Menjawab Isu Kesehatan Jiwa, Yakkum Hadirkan Sarasehan Bersama Tokoh Lintas Agama di Lombok
Sarasehan Isu Kesehatan Jiwa bersama Tokoh Lintas Agama sendiri dihadirkan Yakkum bersama Black Dog Institute dan Emotional Health For All di Lombok.
Penulis: Jimmy Sucipto | Editor: Maria Sorenada Garudea Prabawati
Banyaknya jumlah orang yang mengalami depresi dan angka kasus bunuh diri yang semakin meningkat selama pandemi ini tentu merupakan kondisi yang memprihatinkan.
Ini menunjukkan betapa luasnya masalah ini. Namun, yang jauh lebih memprihatinkan adalah jika masyarakat tidak merespon dengan mengambil langkah-langkah untuk menunjukkan kasih sayang dan keberpihakan pada mereka yang berhadapan dengan depresi dan pemikiran bunuh diri.
Karena berbagai stigma keagamaan di Indonesia yang terkait dengan bunuh diri, banyak individu yang tidak sadar ketika mengalami depresi, tidak terbuka untuk berbicara tentang masalah yang dialami atau segan untuk mencari bantuan.
Jika kita ingin sungguh-sungguh mewujudkan bangsa dan negara Indonesia yang kuat, maka masalah -masalah kesehatan jiwa tersebut perlu segera disikapi, tandas Sandersan Onie.
Edduwar Idul Riyadi dari Direktorat Pencegahan dan Pengendalian Kesehatan Jiwa dan NAPZA (Ditjen P2MKJN) Kementerian Kesehatan Republik Indonesia mengingatkan bahwa stigma dan diskriminasi pada orang dengan masalah kejiwaan adalah salah satu tantangan terbesar yang harus disikapi.
Juga para pemimpin agama punya peran utama untuk mengurangi stigma terhadap Orang Dengan Masalah Kejiwaan.
Baca juga: Pengadilan Agama Selong Tolak Dispensasi Kawin Anak Usia 16 dan 17 Tahun
“Di Nahdlatul Ulama, kami sudah memutuskan dalam Muktamar PBNU bahwa tidak lagi menyebut Orang Dengan Masalah Kesehatan Jiwa dengan Majnun (orang gila) namun kami mengganti dengan Muqtala (Orang Yang Sedang Dalam Cobaan),” Sarmidi, Katib Syuriyah PBNU menyampaikan dalam sarasehan ini.
Statement tersebut diperkuat dengan statement I Wayan Sianto, Ketua Walubi Provinsi Nusa Tenggara Barat.
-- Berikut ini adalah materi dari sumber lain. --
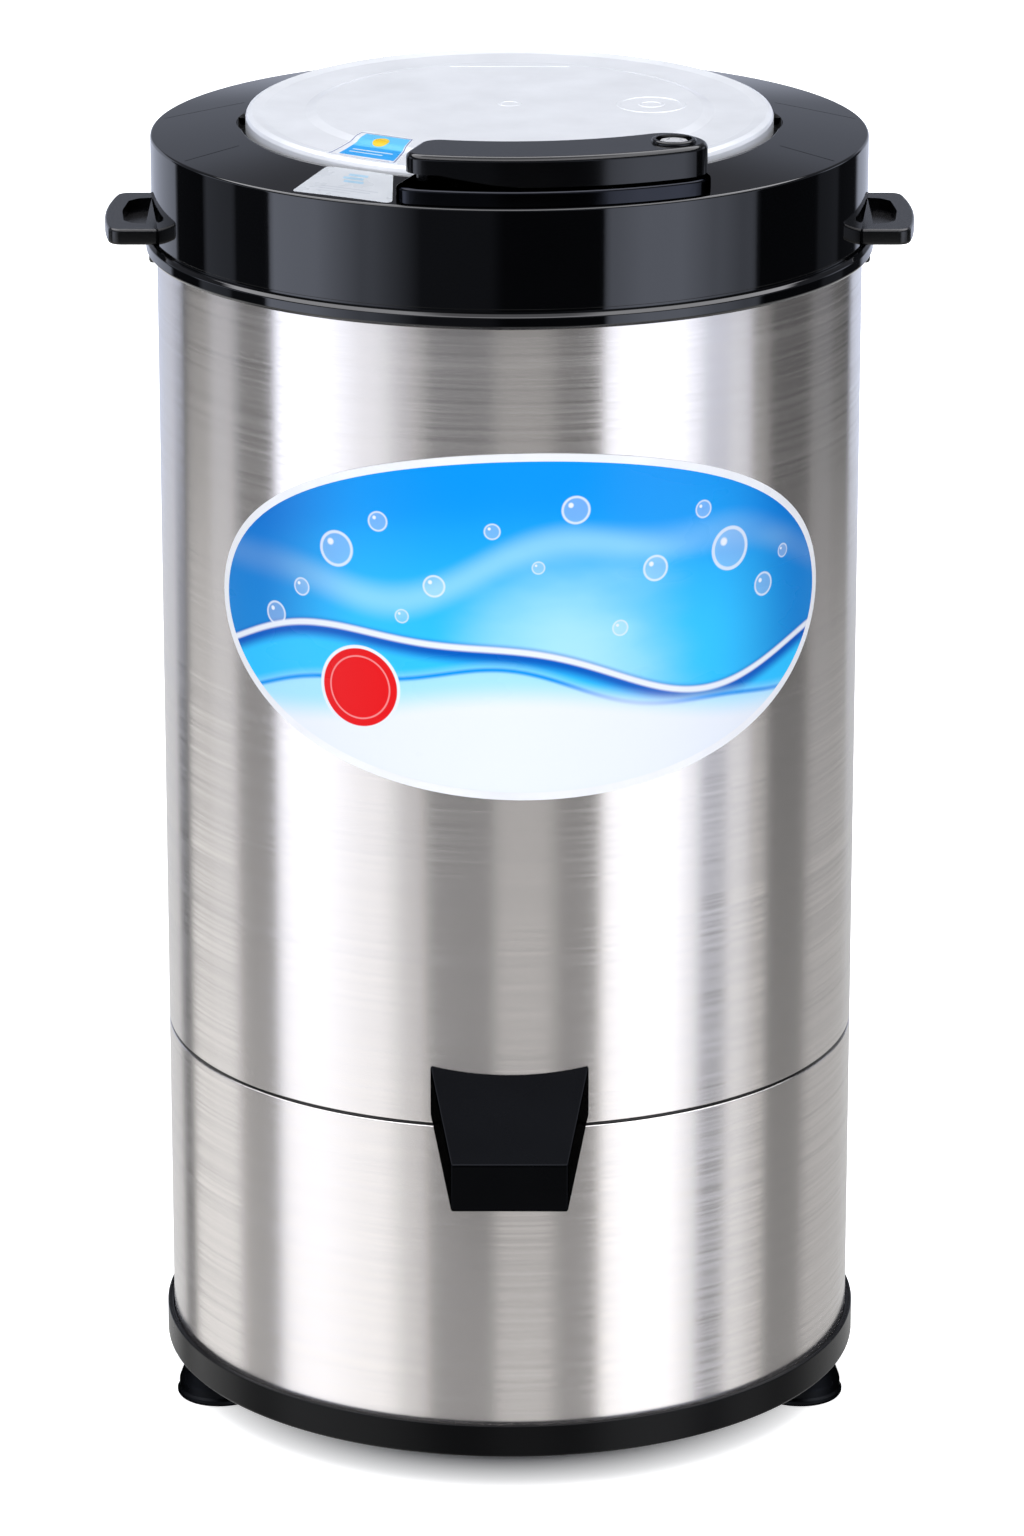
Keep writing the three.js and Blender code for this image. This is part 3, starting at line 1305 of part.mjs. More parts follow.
const pivot = polar(pivotCircleR, PIVOT_AZIMUTH);
fixed.add(place(mesh("pivot_bush", pivotBush(), bronze), ...pivot));
fixed.add(place(mesh("interlock_switch", interlockSwitch(), satinBlack),
  ...polar(plungerCircleR, PLUNGER_AZIMUTH), 0, radians(PLUNGER_AZIMUTH)));
fixed.add(place(mesh("capacitor", capacitor(), greyPlastic), ...CAPACITOR_PLACE));
fixed.add(place(mesh("capacitor_clip", capacitorClip(), galvanised), ...CAPACITOR_PLACE));

const lidGroup = assembly([["lid", lid(), whitePlastic]]);

const latchGroup = assembly([["latch_lever", latchLever(), satinBlack]]);
latchGroup.add(place(mesh("pivot_pin", pivotPin(), chrome), ...pivot));
latchGroup.add(place(mesh("brake_rod", brakeRod(), galvanised), ...pivot, 0,
  radians(PIVOT_AZIMUTH - 90)));

const plungerGroup = new THREE.Group();
plungerGroup.add(place(mesh("interlock_plunger", plunger(), greyPlastic),
  ...polar(plungerCircleR, PLUNGER_AZIMUTH)));

// The brake is drawn along +X and turned to the rod's azimuth.
const brakeTurn = radians(PIVOT_AZIMUTH - 90);
const brakeGroup = assembly([
  ["brake_arm", brakeArm(), galvanised],
  ["brake_lining", brakeLining(), rubber],
]);
brakeGroup.rotation.z = brakeTurn;

const drumGroup = assembly([
  ["drum", drum(), steel],
  ["drum_ring", drumRing(), satinBlack],
  ["drum_hub", drumHub(), castAluminium],
  ["drum_nut", drumNut(), galvanised],
  ["drum_cone", drumCone(), whitePlastic],
  ["drive_shaft", shaft(), galvanised],
  ["motor_rotor", rotor(), castIron],
  ["brake_drum", brakeDrum(), castIron],
]);

const dryer = new THREE.Group();
dryer.add(fixed, lidGroup, latchGroup, plungerGroup, brakeGroup, drumGroup);
dryer.position.y = CENTRING;

const part = new THREE.Group();
part.add(dryer);

export default part;
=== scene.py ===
# A laundry spin dryer on a plain pale floor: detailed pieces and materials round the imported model.
import json
import math

import bmesh
import bpy
from mathutils import Matrix, Vector


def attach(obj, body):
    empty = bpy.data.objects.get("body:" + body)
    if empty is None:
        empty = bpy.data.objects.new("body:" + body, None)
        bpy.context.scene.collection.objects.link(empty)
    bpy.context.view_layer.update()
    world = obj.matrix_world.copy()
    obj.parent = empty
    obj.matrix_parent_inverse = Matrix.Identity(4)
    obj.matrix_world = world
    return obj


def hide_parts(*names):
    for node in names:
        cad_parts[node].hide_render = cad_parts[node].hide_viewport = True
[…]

“Masalah Kesehatan Jiwa bukanlah hal yang memalukan, lingkungan dan keluarga berperan untuk mendampingi orang dengan masalah kesehatan jiwa, karena keluarga adalah benteng,” kata Sianto.
Adapun di Komisi Keluarga Waligereja Indonesia, mereka memiliki panduan bagi keluarga untuk mendampingi disabilitas.
Ada perubahan paradigma dimana orang dengan masalah kesehatan jiwa dan bunuh diri dianggap dosa.
“Saat ini Gereja Katolik telah mengubah perspektif tersebut dengan belas kasih dan penderitaan yang menyelamatkan. Bagaimana orang dengan masalah kesehatan jiwa dibantu untuk memiliki pengharapan,” Y. Aristanto, Komisi Waligereja Indonesia menambahkan.
Sarasehan ini bertujuan untuk mempertemukan para pemimpin dan tokoh agama untuk merefleksikan sikap dan pandangan mereka terhadap masalah kesehatan jiwa dan bunuh diri.
Selain itu menyadari peran kunci pemimpin agama dalam mencari solusi komprehensif bagi masalah kesehatan jiwa.
Pertemuan ini juga dimaksudkan untuk menyusun rangkaian rekomendasi dan seruan pada berbagai pihak yang termaktub dalam Deklarasi Nasional Tokoh dan Pemimpin Agama untuk Kesehatan Jiwa dengan memanfaatkan momentum presidensi Indonesia untuk G20 tahun 2022.